Official Chinese media questioned the US justification for the attack, dismissing the possibility of self-defense given no attack from Iran was imminent. Xinhua’s commentary focused extensively on the November 2020 US presidential election as the most likely underlying reason why the Trump Administration decided to take out Soleimani. Reports argued that Soleimani’s death would give President Trump a foreign policy victory that he sorely needs for the upcoming election.
China’s official media also refrained from any open criticism of Iran’s response after Tehran launched missiles against bases housing US troops. Instead, some articles praised Iran’s restraint. State-owned media was also quick to reassure the Chinese public the PLA has the capacity to deter and divert similar drone attacks.
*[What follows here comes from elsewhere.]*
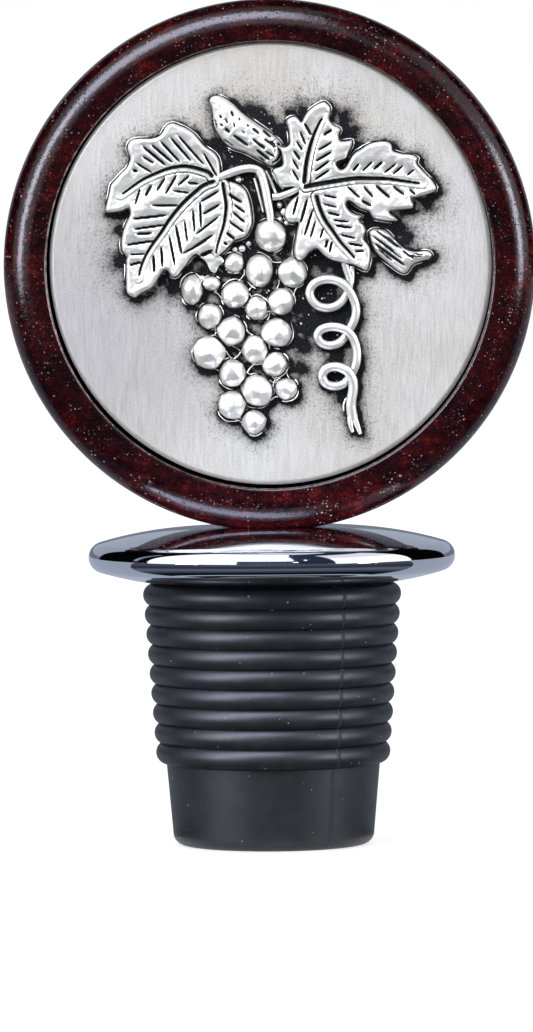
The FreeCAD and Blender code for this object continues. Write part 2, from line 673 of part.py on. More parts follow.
def make_medallion():
    facing_back = FreeCAD.Rotation(Vector(1, 0, 0), -90)
    pieces = []
    field = doc.addObject("Part::Cylinder", "medallion_field")
    bind(field, {
        "Radius": medallion_radius,
        "Height": "medallion_thickness - medallion_edge",
        "Placement.Base.y": "medallion_edge",
    })
    bevel = doc.addObject("Part::Cone", "medallion_bevel")
    bind(bevel, {
        "Radius1": f"{medallion_radius} - medallion_edge",
        "Radius2": medallion_radius,
        "Height": "medallion_edge",
    })
    for round_piece in (field, bevel):
        round_piece.Placement.Rotation = facing_back
        pieces.append(round_piece)
    for number, (across, up, radius) in enumerate(grapes, start=1):
        grape = doc.addObject("Part::Sphere", f"grape_{number}")
        bind(grape, {
            "Radius": radius,
            "Placement.Base.x": f"{across} * {relief_scale}",
            "Placement.Base.z": f"{up} * {relief_scale}",
        })
        grape.Placement.Rotation = facing_back
        pieces.append(grape)
    pieces.append(add_shape("left_leaf", leaf_shape(left_leaf, left_veins)))
    pieces.append(add_shape("right_leaf", leaf_shape(right_leaf, right_veins)))
    cane_bark = [(0.35, 0.45, 0.95), (-0.05, 0.35, 0.9), (-0.45, 0.4, 0.98), (-0.75, 0.3, 0.7)]
    cane = cane_shape(cane_ends, size("cane_radius"), size("cane_height"), cane_bark)
    pieces.append(add_shape("cane", cane))
    spur_bark = [(0.6, 0.02, 0.8), (0.0, 0.02, 0.7), (-0.45, 0.1, 0.95)]
    spur = cane_shape(spur_ends, size("spur_radius"), size("spur_height"), spur_bark)
    pieces.append(add_shape("spur", spur))
    twig = cane_shape(twig_ends, size("twig_radius"), size("twig_height"), [(0.0, 0.1, 0.6)])
    pieces.append(add_shape("twig", twig))
    stalks = {"leaf_stalk": leaf_stalk, "bunch_stalk": bunch_stalk, "right_stalk": right_stalk}
    for name, points in stalks.items():
        pieces.append(add_shape(name, stalk_shape(points, size("stalk_radius"), size("stalk_sink"))))
    for number, (across, up, radius) in enumerate(tendril_loops, start=1):
        loop = doc.addObject("Part::Torus", f"tendril_loop_{number}")
        bind(loop, {
            "Radius1": f"{radius} * {relief_scale}",
            "Radius2": "tendril_radius",
            "Placement.Base.x": f"{across} * {relief_scale}",
            "Placement.Base.y": "tendril_sink",
            "Placement.Base.z": f"{up} * {relief_scale}",
        })
        loop.Placement.Rotation = facing_back
        pieces.append(loop)
    for number, through in enumerate(tendril_bows, start=1):
        bow = bow_shape(through, size("tendril_radius"), size("tendril_sink"))
        pieces.append(add_shape(f"tendril_bow_{number}", bow))
    doc.recompute()
    medallion = doc.addObject("Part::MultiFuse", "medallion")
    medallion.Label = "medallion"
    medallion.Shapes = pieces
    bind(medallion, {
        "Placement.Base.x": "medallion_shift_x",
        "Placement.Base.y": f"-{medallion_face}",
        "Placement.Base.z": f"{disc_level} + medallion_shift_z",
    })
    return medallion


sub_parts = [
    make_rubber_sleeve(),
    make_stopper_cap(),
    make_threaded_stud(),
    make_wood_disc(),
    make_medallion(),
]
doc.recompute()

# Every feature and every finished piece is sound before anything is written

for feature in doc.Objects:
    if "Invalid" in feature.State or "Error" in feature.State:
        raise RuntimeError(f"{feature.Name} failed: {feature.State}")
for sub_part in sub_parts:
    shape = sub_part.Shape
    if shape.isNull() or not shape.isValid():
        raise RuntimeError(f"{sub_part.Label} has no sound shape")
    if len(shape.Solids) != 1:
        raise RuntimeError(f"{sub_part.Label} has {len(shape.Solids)} solids")

os.makedirs("parts", exist_ok=True)
for sub_part in sub_parts:
    sub_part.Shape.exportStep(f"parts/{sub_part.Label}.step")
    print(f"{sub_part.Label}: {sub_part.Shape.Volume:.0f} mm3, {len(sub_part.Shape.Faces)} faces")
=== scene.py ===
import math
import random

import bmesh
import bpy
import numpy as np
from mathutils import Matrix, Vector, noise
from mathutils.bvhtree import BVHTree


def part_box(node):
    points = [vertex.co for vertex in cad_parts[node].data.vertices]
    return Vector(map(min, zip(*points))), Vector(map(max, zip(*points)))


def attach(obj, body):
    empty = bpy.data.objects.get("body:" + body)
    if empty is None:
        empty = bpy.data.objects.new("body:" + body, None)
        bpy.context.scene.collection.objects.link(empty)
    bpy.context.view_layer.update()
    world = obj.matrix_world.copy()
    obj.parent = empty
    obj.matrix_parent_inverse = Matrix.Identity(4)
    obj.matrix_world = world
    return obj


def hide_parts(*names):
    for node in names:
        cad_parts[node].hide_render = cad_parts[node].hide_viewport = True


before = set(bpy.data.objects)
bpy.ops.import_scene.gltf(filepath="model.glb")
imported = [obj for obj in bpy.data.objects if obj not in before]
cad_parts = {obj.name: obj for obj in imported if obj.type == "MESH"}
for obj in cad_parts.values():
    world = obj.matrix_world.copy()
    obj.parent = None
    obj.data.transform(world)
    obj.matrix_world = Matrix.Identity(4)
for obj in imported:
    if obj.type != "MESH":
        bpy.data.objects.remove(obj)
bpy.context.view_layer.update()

print("frame loaded:", ", ".join(sorted(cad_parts)))

mm = 0.001
scene = bpy.context.scene
scene.view_settings.view_transform = "Standard"

# The stopper: a turned wood disc with a cast pewter medallion, standing on a chromed cap, with a
# ribbed rubber plug below. Pieces are made in millimetres and set down in metres.

photo = {
    "height": 1032,
    "pixelsPerMm": 13.15,       # at the stopper's axis
    "facePixelsPerMm": 13.28,   # at the medallion's face, which is nearer
    "medallionX": 268.2,        # middle of the medallion, in pixels of the photo
    "medallionY": 263.5,
}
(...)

Social media users mostly kept to the official line, criticizing the US for unilateral action and praising the PRC government’s ability to protect Chinese citizens. Although calling for a negotiated resolution to the conflict, many posts struck a militaristic tone by ascribing Iran’s vulnerability to such an attack to its lack of nuclear weapons – a problem that China does not have.
Despite its forceful rhetoric, Beijing did not take any concrete action to support Iran. It neither offered to mediate nor tried to raise the issue in the UN Security Council – both things that China did do in support of Pakistan after India’s elimination of Kashmir and Jammu’s special status, for example.
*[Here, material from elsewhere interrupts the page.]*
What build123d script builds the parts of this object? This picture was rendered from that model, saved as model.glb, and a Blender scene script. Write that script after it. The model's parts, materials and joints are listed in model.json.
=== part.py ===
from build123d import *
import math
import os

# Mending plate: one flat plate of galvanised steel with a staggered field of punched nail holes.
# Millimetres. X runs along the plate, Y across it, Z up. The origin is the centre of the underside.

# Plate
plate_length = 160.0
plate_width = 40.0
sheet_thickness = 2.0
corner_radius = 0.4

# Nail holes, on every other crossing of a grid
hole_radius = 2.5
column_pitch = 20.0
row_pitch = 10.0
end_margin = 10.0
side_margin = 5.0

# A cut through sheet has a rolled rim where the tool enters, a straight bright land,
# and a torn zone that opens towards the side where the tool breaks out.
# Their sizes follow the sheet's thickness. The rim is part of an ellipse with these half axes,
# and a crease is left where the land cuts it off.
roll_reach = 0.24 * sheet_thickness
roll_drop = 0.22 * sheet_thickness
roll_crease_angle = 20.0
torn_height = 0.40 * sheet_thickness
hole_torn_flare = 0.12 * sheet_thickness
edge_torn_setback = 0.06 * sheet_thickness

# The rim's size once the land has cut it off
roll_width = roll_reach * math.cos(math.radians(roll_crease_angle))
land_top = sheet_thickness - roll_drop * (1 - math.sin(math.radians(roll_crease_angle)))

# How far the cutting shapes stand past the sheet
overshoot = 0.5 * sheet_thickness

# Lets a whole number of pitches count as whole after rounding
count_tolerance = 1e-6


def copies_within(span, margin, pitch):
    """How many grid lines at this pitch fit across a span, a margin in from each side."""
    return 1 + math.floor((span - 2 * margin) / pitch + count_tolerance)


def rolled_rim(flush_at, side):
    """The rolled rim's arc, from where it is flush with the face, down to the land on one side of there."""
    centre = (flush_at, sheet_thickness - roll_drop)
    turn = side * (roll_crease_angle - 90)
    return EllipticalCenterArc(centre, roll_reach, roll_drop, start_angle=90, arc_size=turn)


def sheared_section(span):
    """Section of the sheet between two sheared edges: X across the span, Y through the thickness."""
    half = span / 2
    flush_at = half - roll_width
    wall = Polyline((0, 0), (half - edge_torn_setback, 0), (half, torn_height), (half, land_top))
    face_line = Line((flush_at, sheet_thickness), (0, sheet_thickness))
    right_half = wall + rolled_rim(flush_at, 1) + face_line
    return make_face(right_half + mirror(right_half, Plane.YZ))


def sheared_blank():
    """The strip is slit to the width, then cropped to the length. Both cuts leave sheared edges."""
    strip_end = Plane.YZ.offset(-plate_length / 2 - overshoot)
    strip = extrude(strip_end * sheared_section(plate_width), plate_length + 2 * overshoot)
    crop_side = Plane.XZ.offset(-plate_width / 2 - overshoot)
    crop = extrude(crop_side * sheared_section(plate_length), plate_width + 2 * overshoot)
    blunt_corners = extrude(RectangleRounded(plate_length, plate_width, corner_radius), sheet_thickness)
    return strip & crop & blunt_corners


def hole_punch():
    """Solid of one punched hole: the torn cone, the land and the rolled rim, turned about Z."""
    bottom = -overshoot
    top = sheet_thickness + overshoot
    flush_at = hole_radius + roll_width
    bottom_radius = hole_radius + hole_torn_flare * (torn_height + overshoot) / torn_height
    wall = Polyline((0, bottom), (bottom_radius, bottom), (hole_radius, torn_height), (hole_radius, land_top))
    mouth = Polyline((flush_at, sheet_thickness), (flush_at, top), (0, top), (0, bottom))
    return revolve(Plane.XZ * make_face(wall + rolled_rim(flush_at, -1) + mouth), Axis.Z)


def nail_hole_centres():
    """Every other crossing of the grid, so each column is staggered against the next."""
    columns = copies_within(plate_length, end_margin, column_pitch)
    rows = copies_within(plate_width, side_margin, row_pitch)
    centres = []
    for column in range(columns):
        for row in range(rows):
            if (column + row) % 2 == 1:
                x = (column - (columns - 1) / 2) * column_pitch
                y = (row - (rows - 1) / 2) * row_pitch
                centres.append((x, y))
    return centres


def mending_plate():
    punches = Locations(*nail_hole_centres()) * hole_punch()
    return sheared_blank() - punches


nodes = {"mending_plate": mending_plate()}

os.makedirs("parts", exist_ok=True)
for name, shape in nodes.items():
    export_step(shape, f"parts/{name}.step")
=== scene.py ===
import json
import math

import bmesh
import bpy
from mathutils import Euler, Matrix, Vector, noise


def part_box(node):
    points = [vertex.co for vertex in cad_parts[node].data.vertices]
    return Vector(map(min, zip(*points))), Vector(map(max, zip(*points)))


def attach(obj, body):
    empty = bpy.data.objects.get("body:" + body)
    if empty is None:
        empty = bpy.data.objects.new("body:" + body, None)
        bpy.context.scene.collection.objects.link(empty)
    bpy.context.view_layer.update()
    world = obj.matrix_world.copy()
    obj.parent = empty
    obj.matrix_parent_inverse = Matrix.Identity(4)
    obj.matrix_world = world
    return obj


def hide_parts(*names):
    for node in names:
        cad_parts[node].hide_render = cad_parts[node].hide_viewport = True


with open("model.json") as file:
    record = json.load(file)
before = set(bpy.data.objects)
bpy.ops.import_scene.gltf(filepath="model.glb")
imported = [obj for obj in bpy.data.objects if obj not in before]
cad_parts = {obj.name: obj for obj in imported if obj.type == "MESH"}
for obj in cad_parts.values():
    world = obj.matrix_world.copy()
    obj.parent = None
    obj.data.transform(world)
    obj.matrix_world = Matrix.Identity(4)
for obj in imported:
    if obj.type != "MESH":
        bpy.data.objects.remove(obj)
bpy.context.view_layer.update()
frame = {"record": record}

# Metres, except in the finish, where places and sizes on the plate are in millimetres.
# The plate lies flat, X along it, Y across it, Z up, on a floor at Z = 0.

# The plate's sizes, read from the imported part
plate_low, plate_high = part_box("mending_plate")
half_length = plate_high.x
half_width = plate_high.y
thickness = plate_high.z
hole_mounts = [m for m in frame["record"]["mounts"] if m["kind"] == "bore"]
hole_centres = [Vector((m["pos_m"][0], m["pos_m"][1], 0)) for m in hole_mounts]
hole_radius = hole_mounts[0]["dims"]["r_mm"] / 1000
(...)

Rhetoric meets reality: Unwillingness to take on responsibilities in the Middle East
China’s growing involvement in the Middle East over the last few years has led to predictions that the Trump Administration’s withdrawal from some US commitments there could provide an opening for China. There have been suggestions that China could fill the power vacuum and might eventually replace the US as the region’s major political and economic player, and also with regard to security matters.
Beijing itself has stoked this narrative through its rhetoric about China’s goal of becoming a global power and a global defender of multilateralism, free trade, peace and stability in the face of an increasingly destabilizing United States.
However, China’s response to the killing of Soleimani reveals the limits of Beijing’s rhetoric and ambitions. In dire need of US goodwill in order to conclude trade negotiations for a phase 1 deal to cool their trade war, China limited itself to verbal condemnations of US actions.
The incident serves as a reminder that despite Beijing’s grandstanding and rhetoric about its ambitions to be a global power, China is currently neither willing nor able to take on the US’s responsibilities nor to actively contribute to maintaining the region’s security. It wants a stable Middle East where it can continue to trade and invest without shouldering the responsibility of securing it itself. Instead, it prefers a free ride on the United States’ security guarantees.
Beijing’s unwillingness to step up to the plate may be particularly evident in the Middle East, due to the region’s many complex and politically charged disputes, with which it has little to no experience. However, the tension between China’s rhetoric and the reality of its actions exists worldwide.